Evans has made a new hat and suit to accommodate his smaller head and slim build, which future Jarls of a similar size and shape will be able to wear.

Evans has been a fan of Up Helly Aa for as long as he can remember, and has vivid memories of his dad’s squad going out as Trumpton firemen when he was five years old. He can also recall one year when he was not able to be in Shetland for the special day.

“I kept phoning Linda to see how things were going. I called her in the morning, and she said it was a fine, sunny day. I called again after the morning procession and she said ‘It all went really well – you would have loved the costumes’.

“I kept calling home throughout the day, getting more and more frustrated at the thought of what I was missing. Then to top it all I called Linda the next morning at 10am only to be told she was still out at the hall!”

Evans has been with the same squad for 36 years, and has fond memories of the fun they have had together. Highlights include the year they dressed as 1980s exercise guru Mad Lizzie: a theme which required them to wear shiny green leotards.

“The leotards were one size fits all”, Evans recalls. “Mine was a tight fit, but on some of the men it was more like tracing paper!”
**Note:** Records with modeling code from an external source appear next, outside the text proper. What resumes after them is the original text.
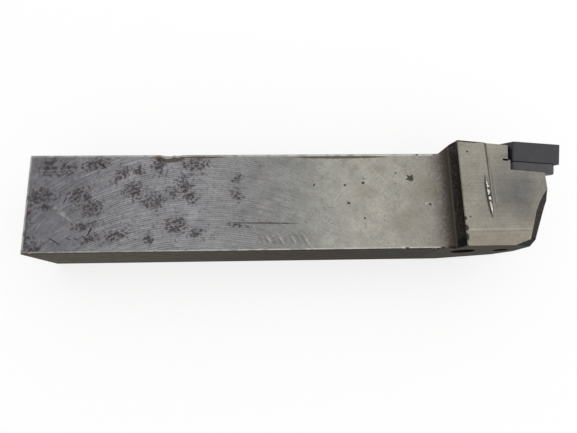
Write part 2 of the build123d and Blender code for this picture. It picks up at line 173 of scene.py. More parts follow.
# %% [markdown]
# ### Zones
# A soft mask for each kind of face. The normal tells a side from a bevel and from the
# steep part of the hollow, and the place tells the shank from the head. Each face could
# get a material of its own instead, but then every border would be as hard as the mesh.

# %% Mask the zones of the holder
SOFT = {"interpolation_type": "SMOOTHSTEP"}

on_shank = add(tree, "MapRange", {0: x, 1: STEP_START, 2: STEP_START - 1}, **SOFT)
raised = add(tree, "MapRange", {0: z, 1: SHANK_SIDE - 1.2, 2: SHANK_SIDE - 0.6}, **SOFT)
upward = add(tree, "MapRange", {0: facing_z, 1: 0.6, 2: 0.72, 4: raised}, **SOFT)
on_head = add(tree, "MapRange", {0: z, 1: HEAD_SIDE - 3.4, 2: HEAD_SIDE - 1.4, 4: upward}, **SOFT)
on_side = add(tree, "MapRange", {0: facing_z, 1: 0.8, 2: 0.9, 4: on_shank}, **SOFT)
on_base = add(tree, "MapRange", {0: facing_y, 1: -0.93, 2: -0.98}, **SOFT)
on_back = add(tree, "MapRange", {0: facing_z, 1: -0.93, 2: -0.98}, **SOFT)
print("masks so far:", len(tree.nodes), "nodes")

# %% Mask the broken edges and the faces left black
widest = add(tree, "Math", {0: facing_x}, operation="ABSOLUTE")
for component in (facing_y, facing_z):
    spread = add(tree, "Math", {0: component}, operation="ABSOLUTE")
    widest = add(tree, "Math", {0: widest, 1: spread}, operation="MAXIMUM")
on_edge = add(tree, "MapRange", {0: widest, 1: 0.95, 2: 0.8, 4: on_shank}, **SOFT)

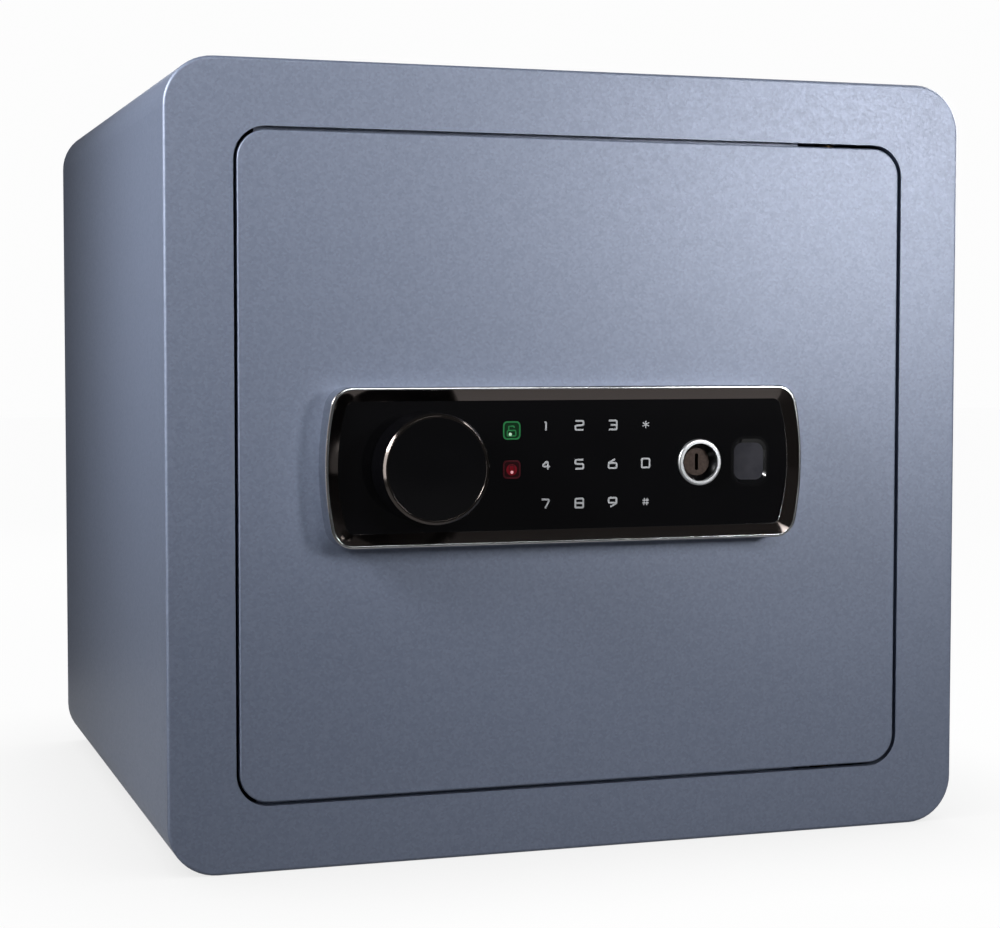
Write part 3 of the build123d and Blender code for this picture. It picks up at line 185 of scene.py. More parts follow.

He also remembers the year his squad were The Launderette Toy Boys after the Levi jeans commercial. Their act consisted of taking off their clothes and throwing them into a washing machine.

“The first hall was pretty hard going,” he admits. “But we really got into it as the night went on”.

Asked what Evans is most looking forward to about this year’s Up Helly Aa, he replies: “Visiting the schools. I just dote on bairns.”

He is equally definite about his plans post Up Helly Aa. “I’m shaving this beard off. It got caught in the car door the other day and I’m getting fed up with it.”

However, the beard will reappear later this year, as it will be needed for Jarl appearances in Måløy and New York.